Musica pop

Le molte vite di Quincy Jones

Musicista, arrangiatore e produttore, tra gli altri, di Michael Jackson, ha plasmato il suono della modernità

  • Ieri, 11:03
  • Ieri, 18:18
28:27

Quincy Jones

Musicalbox 01.08.2025, 17:00

  • Imago Images
  • Alessandro De Rosa e Charlie Rapino
Di: Alessandro De Rosa/Charlie Rapino/Red. 

Iniziamo con una festa: It’s My Party di Lesley Gore (1963), che per la cantante statunitense fu un grandissimo successo, ma forse in pochissimi sanno che dietro, in qualità di produttore, arrangiatore e direttore artistico, c’era un giovanissimo Quincy Jones.

Frank Sinatra ascolta l’arrangiamento di questo pezzo, che in origine si intitolava Let Me Swing among the Stars, titolo che all’annuncio del programma spaziale americano da parte di Kennedy verrà trasformato in Fly Me to the Moon.
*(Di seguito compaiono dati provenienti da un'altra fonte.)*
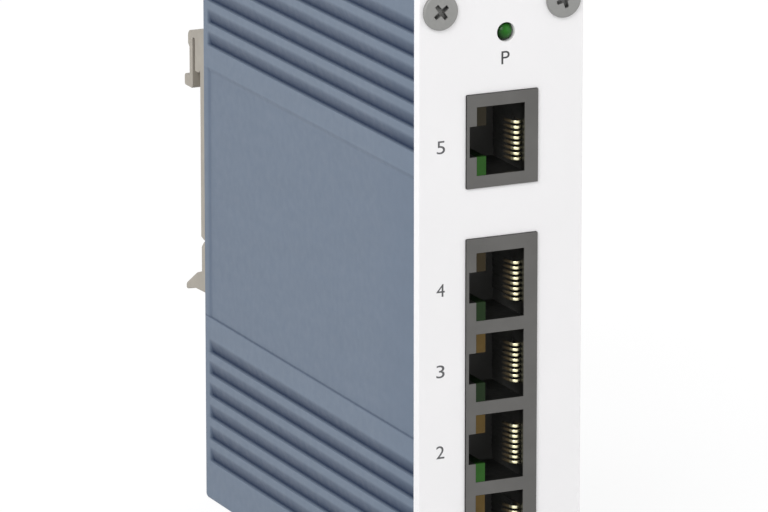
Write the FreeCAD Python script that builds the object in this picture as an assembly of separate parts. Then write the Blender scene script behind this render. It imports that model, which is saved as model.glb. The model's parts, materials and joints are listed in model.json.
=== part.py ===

Sia Sinatra che Jones erano molto attenti a quello che il pubblico o l’americano medio stava vivendo. E cos’è che stava vivendo in quel momento? Il fatto che saremmo andati sulla Luna.
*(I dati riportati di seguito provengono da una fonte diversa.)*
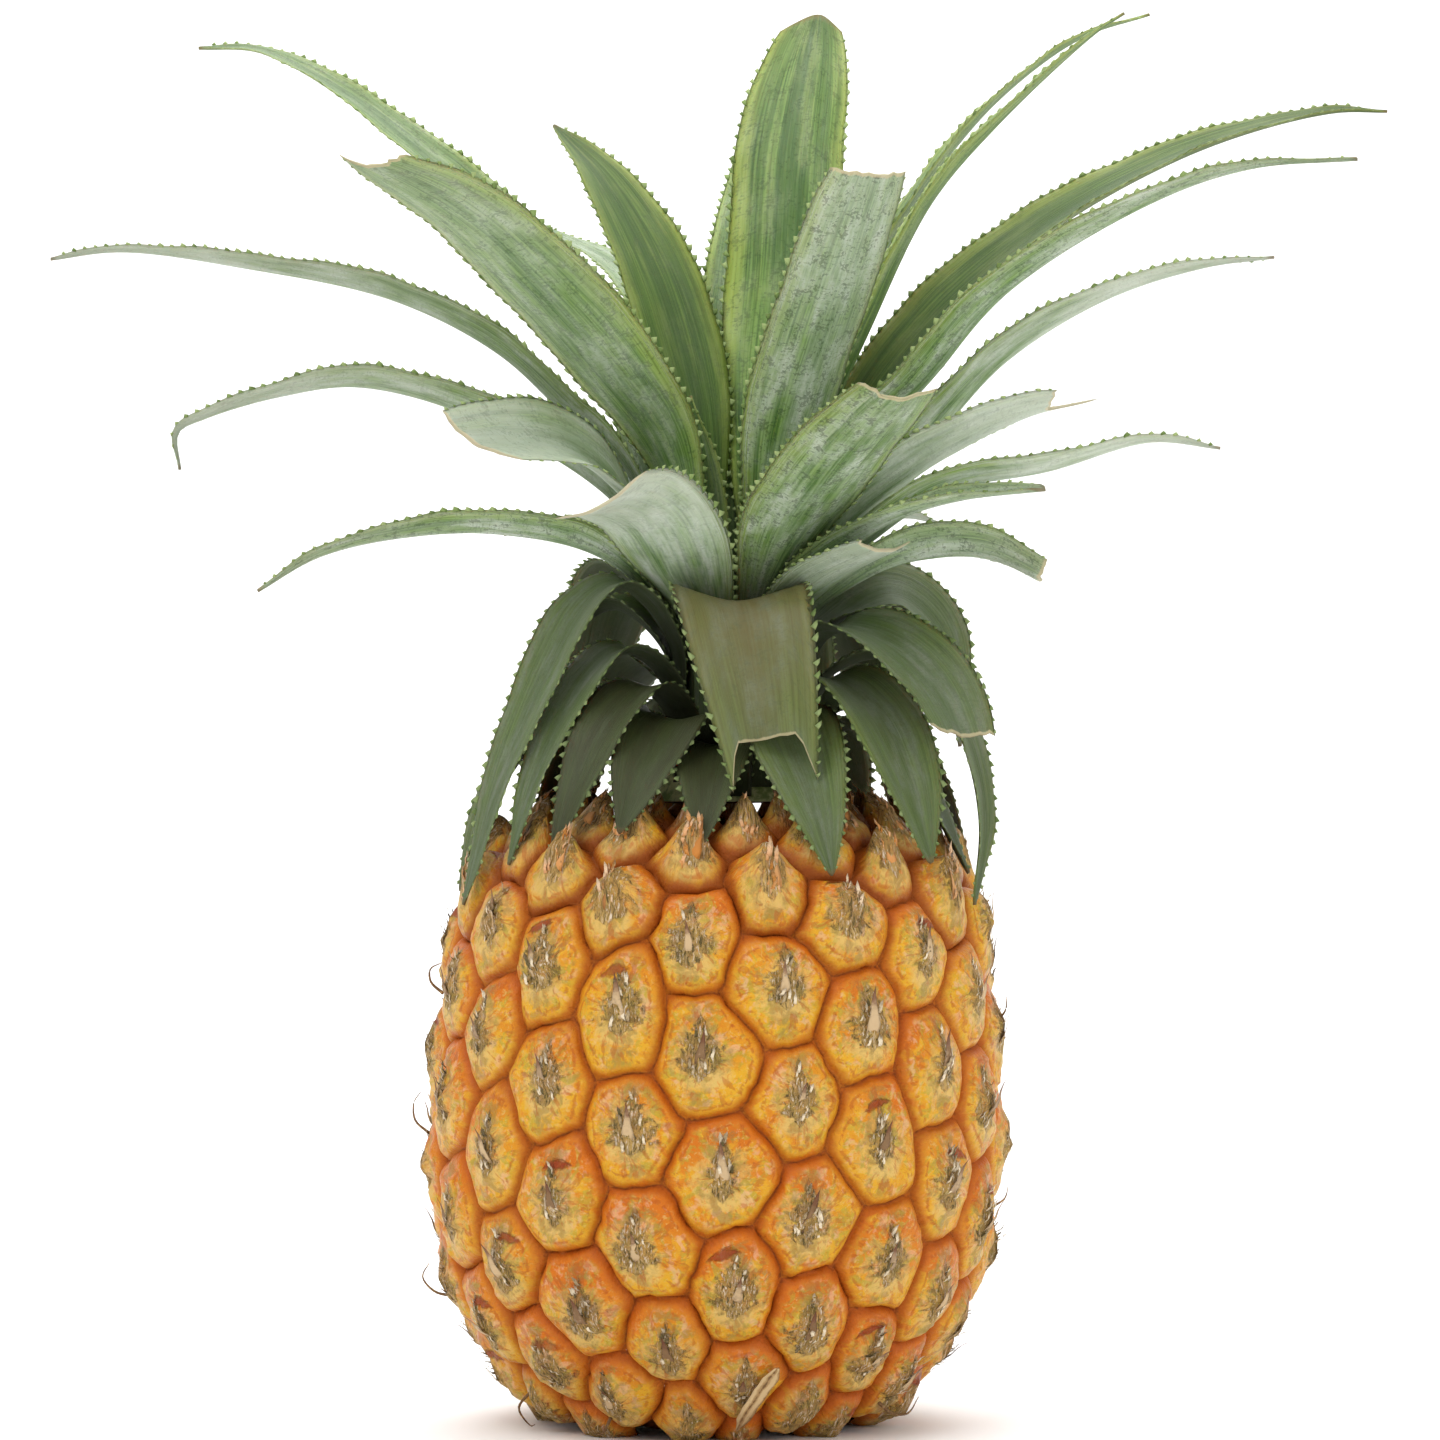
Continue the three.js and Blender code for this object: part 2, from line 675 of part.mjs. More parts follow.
// How far a leaf has grown from its base to its full section, from 0 to 1.
function grown(leaf, midrib, share) {
  return ease(WIDEN_START * midrib.neck, fullWidthAt(leaf, midrib), share * midrib.length);
}

// Half width of a leaf at a share of its length.
function halfWidth(leaf, midrib, share) {
  const full = fullWidthAt(leaf, midrib);
  const wide = THREE.MathUtils.lerp(midrib.baseHalf, leaf.width / 2, grown(leaf, midrib, share));
  const outside = Math.max(0, (share - full / midrib.length) / (1 - full / midrib.length));
  const end = leaf.end ?? POINTED_END;
  return wide * (1 - (1 - end) * outside ** (leaf.taper ?? TAPER_POWER));
}

// Half thickness of a leaf at its midrib.
function halfThickness(leaf, midrib, share) {
  const blade = THREE.MathUtils.lerp(BLADE_THICKNESS, TIP_THICKNESS, share);
  return THREE.MathUtils.lerp(NECK_THICKNESS, blade, grown(leaf, midrib, share)) / 2;
}

// A point of a leaf: share of its length, how far aside in millimetres, how far up from its middle.
function leafPoint(leaf, midrib, share, aside, up) {
  const at = midrib.curve.getPointAt(share);
  const along = midrib.curve.getTangentAt(share);
  const turn = Math.atan2(at.y, at.x);
  const side = new THREE.Vector3(-Math.sin(turn), Math.cos(turn), 0);
  side.addScaledVector(along, -side.dot(along)).normalize();
  const rolled = ease(midrib.neck, midrib.neck + ROLL_LENGTH, share * midrib.length);
  side.applyAxisAngle(along, radians((leaf.roll ?? 0) * rolled));
  const inner = new THREE.Vector3().crossVectors(along, side);
  at.addScaledVector(side, aside).addScaledVector(inner, up);
  return [at.x, at.y, at.z];
}

// A leaf blade folded along its midrib, with hooked spines on both margins. The two faces share the
// vertices of the margins and are split alike.
function leafGeometry(leaf, layer) {
  const midrib = midribOf(leaf, layer);
  const [cutLow, cutMiddle, cutHigh] = leaf.cut ?? [1, 1, 1];
  const vertices = [];
  const triangles = [];
  const add = (point) => {
    vertices.push(...point);
    return vertices.length / 3 - 1;
  };
  const marginPoint = (side, share, spine) => {
    const reach = side < 0 ? cutLow : cutHigh;
    const half = halfWidth(leaf, midrib, share);
    const fold = THREE.MathUtils.lerp(
      midrib.baseFold,
      leaf.channel ?? CHANNEL,
      grown(leaf, midrib, share),
    );
    return add(leafPoint(leaf, midrib, share * reach, side * (half + spine), half * fold));
  };
  const middlePair = (share) => {
    const half = halfThickness(leaf, midrib, share * cutMiddle);
    return [1, -1].map((face) => add(leafPoint(leaf, midrib, share * cutMiddle, 0, face * half)));
  };
  const row = (share) => ({
    middle: middlePair(share),
    margins: [1, -1].map((side) => [marginPoint(side, share, 0)]),
  });
  const spines = Math.max(FEWEST_SPINES, Math.round(midrib.length / SPINE_PITCH));
  const base = SPINE_BASE / midrib.length;
  const hook = SPINE_HOOK / midrib.length;
  const rows = [row(0)];
  for (let spine = 0; spine < spines; spine++) {
    const share = (spine + SPINE_PLACE) / spines;
    rows.push({
      middle: middlePair(share + base / 2),
      margins: [1, -1].map((side) => [
        marginPoint(side, share, 0),
        marginPoint(side, Math.min(1, share + base + hook), SPINE_HEIGHT),
        marginPoint(side, share + base, 0),
      ]),
    });
  }
  rows.push(row(1));
  // One face of one half: a fan from the midrib to the margin points, row by row.
  const weave = (from, to, face, half) => {
    const turned = (face === 0) !== (half === 0);
    const push = (a, b, c) => (turned ? triangles.push(a, b, c) : triangles.push(a, c, b));
    const [inner, outer] = [from.middle[face], to.middle[face]];
    const last = from.margins[half].at(-1);
    push(inner, last, to.margins[half][0]);
    push(inner, to.margins[half][0], outer);
    for (let i = 1; i < to.margins[half].length; i++)
      push(outer, to.margins[half][i - 1], to.margins[half][i]);
  };
  for (let i = 1; i < rows.length; i++)
    for (const face of [0, 1]) for (const half of [0, 1]) weave(rows[i - 1], rows[i], face, half);
  const cap = (end, turned) => {
    const [upper, lower] = end.middle;
    for (const half of [0, 1]) {
      const margin = end.margins[half][0];
      if ((half === 0) !== turned) triangles.push(upper, lower, margin);
      else triangles.push(upper, margin, lower);
    }
  };
  cap(rows[0], true);
  cap(rows.at(-1), false);
  return geometryOf(solidOf(vertices, triangles));
}

// ---- Assembly ----

function finish(color, roughness) {
  return new THREE.MeshStandardMaterial({ color, roughness, metalness: 0, side: THREE.FrontSide });
}

function piece(name, geometry, material) {
  const mesh = new THREE.Mesh(geometry, material);
  mesh.name = name;
  return mesh;
}

const skin = finish(0xd98f2b, 0.5);
const leafGreen = finish(0x7d9a5c, 0.55);
const dryWood = finish(0xb79a6b, 0.85);

const pineapple = new THREE.Group();
pineapple.add(piece("fruit", fruitGeometry(), skin));
const stalk = solidOfGeometry(roundBlock(STALK_RADIUS, 0, STALK_LENGTH, STALK_SIDES));
pineapple.add(piece("stalk_stub", geometryOf(stalk), dryWood));
pineapple.add(piece("basal_bract", stripGeometry(), dryWood));

const crown = new THREE.Group();
crown.position.set(CROWN_X, 0, 0);
crown.add(piece("crown_stem", stemGeometry(), leafGreen));
LEAVES.forEach((leaf, layer) => crown.add(piece(leaf.name, leafGeometry(leaf, layer), leafGreen)));
pineapple.add(crown);

export default pineapple;
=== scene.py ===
"""The looks of a small ripe pineapple with its crown of spiny leaves.

The skin, the leaves and the dry strip at the foot are finer pieces that stand for their solids. The dry
flower remains, the bract tips, the spines along the leaf margins and the loose fibres are added here.
Sizes are written in millimetres and turned to metres when a mesh is made.
"""

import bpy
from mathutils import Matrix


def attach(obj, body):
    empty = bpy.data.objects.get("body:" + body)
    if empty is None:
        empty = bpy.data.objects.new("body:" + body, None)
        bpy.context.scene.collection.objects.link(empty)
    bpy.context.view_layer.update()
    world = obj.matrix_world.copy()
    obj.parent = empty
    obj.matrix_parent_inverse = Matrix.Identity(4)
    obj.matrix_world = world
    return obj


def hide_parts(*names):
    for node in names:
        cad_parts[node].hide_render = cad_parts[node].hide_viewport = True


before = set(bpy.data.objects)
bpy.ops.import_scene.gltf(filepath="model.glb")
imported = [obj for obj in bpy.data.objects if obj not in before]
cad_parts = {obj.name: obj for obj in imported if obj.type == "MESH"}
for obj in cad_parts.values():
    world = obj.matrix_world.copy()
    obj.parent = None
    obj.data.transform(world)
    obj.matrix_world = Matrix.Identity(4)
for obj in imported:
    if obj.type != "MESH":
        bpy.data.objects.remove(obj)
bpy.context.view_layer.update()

import logging
import math
import random
from dataclasses import dataclass, field
from enum import Enum

import bmesh
import bpy
import numpy as np
from mathutils import Vector, noise

log = logging.getLogger("pineapple")

Array = np.ndarray
Colour = tuple[int, int, int]
Material = bpy.types.Material
Object = bpy.types.Object
Pair = tuple[float, float]
Rows = tuple[tuple[float, float, float, float, float], ...]
Socket = bpy.types.NodeSocket
Triple = tuple[float, float, float]

MM = 0.001
ROOT = "root"


# ---- Small helpers ----


def smooth(low: float, high: float, value: Array | float) -> Array | float:
    """A smooth step from 0 to 1 while a value goes from low to high.

    Args:
        low: value at which the step starts.
        high: value at which it ends.
        value: one number or an array.

    Returns:
        The step, with the shape of value.
    """
    share = np.clip((value - low) / (high - low), 0.0, 1.0)
    return share * share * (3 - 2 * share)


def blend(low: float, high: float, share: Array | float) -> Array | float:
    """The value a share of the way from low to high."""
    return low + (high - low) * share


def linear(colour: Colour) -> tuple[float, ...]:
    """A colour as it is seen, 0 to 255 a channel, as the linear colour that a shader takes."""
    return (*(((c / 255 + 0.055) / 1.055) ** 2.4 if c > 10 else c / 3295 for c in colour), 1.0)


def unit(vectors: Array) -> Array:
    """Vectors, one a row, scaled to length 1."""
    return vectors / np.maximum(np.linalg.norm(vectors, axis=-1, keepdims=True), 1e-12)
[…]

Quincy Jones ha firmato uno dei pezzi strumentali più riconoscibili di sempre, Soul Bossa Nova. Chi ha studiato orchestrazione forse ricorderà un manuale, il Mortari/Casella, conosciuto fin dagli anni ’50. In quelle pagine si parla di tutto ciò che stava arrivando dai movimenti come il jazz, e del loro modo di sovvertire completamente l’utilizzo degli strumenti.
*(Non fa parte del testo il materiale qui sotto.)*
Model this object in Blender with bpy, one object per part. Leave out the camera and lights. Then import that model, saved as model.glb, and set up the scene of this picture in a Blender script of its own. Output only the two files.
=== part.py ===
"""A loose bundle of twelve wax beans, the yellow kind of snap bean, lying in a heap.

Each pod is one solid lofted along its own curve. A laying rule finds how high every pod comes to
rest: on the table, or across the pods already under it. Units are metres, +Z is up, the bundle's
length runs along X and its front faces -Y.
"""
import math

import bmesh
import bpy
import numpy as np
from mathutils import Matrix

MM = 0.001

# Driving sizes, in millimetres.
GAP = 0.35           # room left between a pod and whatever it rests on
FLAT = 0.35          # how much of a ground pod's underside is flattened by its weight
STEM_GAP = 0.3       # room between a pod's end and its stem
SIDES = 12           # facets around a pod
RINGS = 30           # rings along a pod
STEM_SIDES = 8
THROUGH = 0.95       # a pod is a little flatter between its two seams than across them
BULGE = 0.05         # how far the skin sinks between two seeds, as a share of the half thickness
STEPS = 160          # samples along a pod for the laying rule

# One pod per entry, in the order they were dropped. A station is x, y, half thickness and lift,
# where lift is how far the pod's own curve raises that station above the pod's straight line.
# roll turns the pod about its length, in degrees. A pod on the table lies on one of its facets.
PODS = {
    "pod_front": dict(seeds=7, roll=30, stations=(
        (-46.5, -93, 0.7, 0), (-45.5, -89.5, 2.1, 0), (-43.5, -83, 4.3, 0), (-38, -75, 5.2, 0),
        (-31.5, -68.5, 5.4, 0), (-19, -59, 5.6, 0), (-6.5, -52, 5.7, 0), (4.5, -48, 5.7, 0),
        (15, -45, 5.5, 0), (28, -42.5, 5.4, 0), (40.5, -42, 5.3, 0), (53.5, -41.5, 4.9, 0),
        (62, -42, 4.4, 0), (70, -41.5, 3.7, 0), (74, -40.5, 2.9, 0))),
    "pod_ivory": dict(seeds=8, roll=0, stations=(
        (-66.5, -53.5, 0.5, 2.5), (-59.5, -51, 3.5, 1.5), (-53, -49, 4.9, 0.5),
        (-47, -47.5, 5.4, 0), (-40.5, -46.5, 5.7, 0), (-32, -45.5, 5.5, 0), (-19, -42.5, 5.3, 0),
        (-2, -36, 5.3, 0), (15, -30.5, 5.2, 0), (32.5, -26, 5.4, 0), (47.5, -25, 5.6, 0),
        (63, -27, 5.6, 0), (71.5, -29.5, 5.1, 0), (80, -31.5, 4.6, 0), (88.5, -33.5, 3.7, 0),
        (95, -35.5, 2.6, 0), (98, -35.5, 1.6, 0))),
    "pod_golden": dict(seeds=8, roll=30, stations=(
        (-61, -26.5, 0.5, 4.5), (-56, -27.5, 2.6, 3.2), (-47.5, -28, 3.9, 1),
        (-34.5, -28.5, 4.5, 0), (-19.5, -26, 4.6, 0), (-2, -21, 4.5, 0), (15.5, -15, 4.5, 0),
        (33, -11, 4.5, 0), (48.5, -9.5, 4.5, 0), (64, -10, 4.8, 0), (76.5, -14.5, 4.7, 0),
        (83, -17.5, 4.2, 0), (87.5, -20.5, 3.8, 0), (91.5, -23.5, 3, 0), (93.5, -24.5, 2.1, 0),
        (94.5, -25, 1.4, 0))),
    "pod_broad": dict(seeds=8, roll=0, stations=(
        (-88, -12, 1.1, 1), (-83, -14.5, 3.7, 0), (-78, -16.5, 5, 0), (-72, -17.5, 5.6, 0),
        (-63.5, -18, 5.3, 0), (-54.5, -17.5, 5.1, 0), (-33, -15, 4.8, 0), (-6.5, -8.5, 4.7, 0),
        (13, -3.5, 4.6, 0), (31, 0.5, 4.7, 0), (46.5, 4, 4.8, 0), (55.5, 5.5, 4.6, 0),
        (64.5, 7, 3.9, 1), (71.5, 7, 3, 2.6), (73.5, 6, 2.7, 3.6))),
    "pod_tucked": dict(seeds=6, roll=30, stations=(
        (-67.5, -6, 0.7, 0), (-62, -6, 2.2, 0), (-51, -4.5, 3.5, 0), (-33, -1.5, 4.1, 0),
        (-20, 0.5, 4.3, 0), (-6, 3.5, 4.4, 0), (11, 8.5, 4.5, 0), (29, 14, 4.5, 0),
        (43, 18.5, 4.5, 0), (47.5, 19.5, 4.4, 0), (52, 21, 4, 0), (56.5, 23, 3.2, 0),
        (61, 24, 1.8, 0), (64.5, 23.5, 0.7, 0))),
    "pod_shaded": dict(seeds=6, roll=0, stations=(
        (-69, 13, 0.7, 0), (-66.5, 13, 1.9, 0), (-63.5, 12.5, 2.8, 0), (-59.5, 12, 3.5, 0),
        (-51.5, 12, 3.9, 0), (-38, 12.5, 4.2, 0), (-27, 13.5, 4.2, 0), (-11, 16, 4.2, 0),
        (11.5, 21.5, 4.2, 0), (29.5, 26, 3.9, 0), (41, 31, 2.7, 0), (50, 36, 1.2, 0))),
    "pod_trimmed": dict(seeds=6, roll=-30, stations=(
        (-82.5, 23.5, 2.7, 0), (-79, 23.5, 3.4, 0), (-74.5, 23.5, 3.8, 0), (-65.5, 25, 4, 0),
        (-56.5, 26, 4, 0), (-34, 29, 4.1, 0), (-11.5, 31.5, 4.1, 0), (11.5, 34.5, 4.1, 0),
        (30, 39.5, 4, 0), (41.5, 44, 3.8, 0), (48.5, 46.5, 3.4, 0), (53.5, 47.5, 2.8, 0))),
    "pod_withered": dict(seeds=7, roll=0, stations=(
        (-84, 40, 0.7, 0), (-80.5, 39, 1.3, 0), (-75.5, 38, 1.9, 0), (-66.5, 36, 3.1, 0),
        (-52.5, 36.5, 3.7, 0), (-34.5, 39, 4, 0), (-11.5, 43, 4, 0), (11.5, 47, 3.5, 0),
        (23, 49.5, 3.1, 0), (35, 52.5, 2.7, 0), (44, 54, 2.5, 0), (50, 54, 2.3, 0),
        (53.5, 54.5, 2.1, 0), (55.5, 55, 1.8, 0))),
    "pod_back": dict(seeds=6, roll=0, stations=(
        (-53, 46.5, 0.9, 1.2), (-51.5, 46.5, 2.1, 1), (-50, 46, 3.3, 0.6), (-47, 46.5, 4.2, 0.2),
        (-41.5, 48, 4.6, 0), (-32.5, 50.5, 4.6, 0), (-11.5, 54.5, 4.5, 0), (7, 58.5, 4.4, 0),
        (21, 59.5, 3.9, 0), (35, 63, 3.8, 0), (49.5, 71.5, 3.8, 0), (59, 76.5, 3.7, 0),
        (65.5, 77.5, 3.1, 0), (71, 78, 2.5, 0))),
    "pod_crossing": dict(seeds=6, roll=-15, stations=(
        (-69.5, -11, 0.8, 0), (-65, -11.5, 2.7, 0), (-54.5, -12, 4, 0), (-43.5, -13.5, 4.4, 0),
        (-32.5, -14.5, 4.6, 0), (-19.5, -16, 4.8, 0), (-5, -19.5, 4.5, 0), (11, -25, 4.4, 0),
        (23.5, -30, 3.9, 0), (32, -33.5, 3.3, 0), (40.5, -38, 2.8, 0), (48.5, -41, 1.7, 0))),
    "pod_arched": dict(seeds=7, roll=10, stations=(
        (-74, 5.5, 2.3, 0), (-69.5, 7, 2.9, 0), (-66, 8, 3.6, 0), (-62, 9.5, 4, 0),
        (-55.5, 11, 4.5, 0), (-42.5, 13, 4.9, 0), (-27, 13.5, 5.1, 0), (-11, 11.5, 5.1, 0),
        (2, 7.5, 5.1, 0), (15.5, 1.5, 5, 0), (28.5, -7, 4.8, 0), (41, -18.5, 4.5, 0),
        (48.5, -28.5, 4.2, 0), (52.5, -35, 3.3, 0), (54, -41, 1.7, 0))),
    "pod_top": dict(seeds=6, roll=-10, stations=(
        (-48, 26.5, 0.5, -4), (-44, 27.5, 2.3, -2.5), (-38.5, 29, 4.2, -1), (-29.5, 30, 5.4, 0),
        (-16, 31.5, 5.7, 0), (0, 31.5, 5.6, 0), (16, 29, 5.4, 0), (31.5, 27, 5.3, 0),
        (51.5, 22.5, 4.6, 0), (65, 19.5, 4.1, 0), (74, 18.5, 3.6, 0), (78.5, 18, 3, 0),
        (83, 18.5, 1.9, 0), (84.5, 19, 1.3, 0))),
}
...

Ascoltando Soul Bossa Nova viene proprio in mente questo: sono dei tromboni, è una brass band ma sembra qualcosa d’altro, come una macchina tutta scassata che frena male. Non facciamoci ingannare dalle immagini evocate: questo pezzo è un totale capolavoro della produzione. E diventa anche un numero uno nelle classifiche. Erano gli anni in cui i pezzi strumentali arrivavano al numero uno in classifica, erano delle hit.

Quincy Jones contribuisce a creare il fenomeno Michael Jackson. Off the Wall, disco di Jacko del 1979, è totalmente rivoluzionario. 

Jones è stato una delle poche figure importantissima sul palco e ancor di più dietro le quinte. Assieme a Bobby Colomby crede in un “rifiuto” della Motown, perché all’etichetta di Berry Gordy nessuno credeva in Michael Jackson. Jones capisce il suono globale, perché il pezzo è scritto da un certo Rod Temperton, proveniente da un posto molto depressivo in Inghilterra che si chiama Grimsby. In Off the Wall Michael Jackson ci mette voce e talento, ma il disco è di Quincy Jones e Rod Temperton. È un album che rende chiaro cosa fosse all’epoca un produttore.

Gli arrangiamenti di fiati non sono suoi ma di Jerry Hey. Perché Jones è produttore, deve gestire il gusto. Una “arroganza umile”, la sua, che di certo avrebbe potuto curare tutti gli arrangiamenti, se avesse voluto. D’altronde era lui stesso a ripetere che bisogna avere un’ambizione talmente grande da bruciare qualsiasi ego, per andare oltre te stesso e includere gli altri.

Quincy Jones diventa una sorta di medium e di collettore di tutto un movimento afroamericano. Se si pensa a lui si pensa al riscatto, a una persona che ha documentato la sua vita inquadrandola da fuori, includendo alla fine un sacco di persone insieme a lui.

È un paradosso, ma si può dire che gente come Quincy Jones e Nile Rodgers degli Chic sia stata più importante per l’emancipazione degli afroamericani che lo stesso Martin Luther King. Ovviamente fatte le debite proporzioni. La musica crea comunità, il linguaggio della musica è stato estremamente importante. 

Creando Michael Jackson, ha addirittura creato la prima star a livello globale, ed era un afroamericano. Prima le star globali non esistevano. Sinatra non era globale come lo sono stati i Beatles più tardi, ma i Beatles sono un gruppo, attenzione. Gli Zeppelin sono un gruppo, è una cosa diversa. Qui parliamo di un artista che fa pop e diventa una star globale, un fenomeno di costume generale.

Quincy Jones è stato una figura trasversale, capace di passare dall’epoca del bebop (che lui suonava in qualità di trombettista) al pop, all’hip hop e, come diceva lui, alla fine al laptop. Lasciando ovunque il segno. Ancora oggi i produttori inseguono la perfezione racchiusa in un pezzo come Billie Jean, nel quale si sentono tante cose ma organizzate in modo semplice. 

Quincy Jones è morto il 3 novembre 2024 all’età di 91 anni.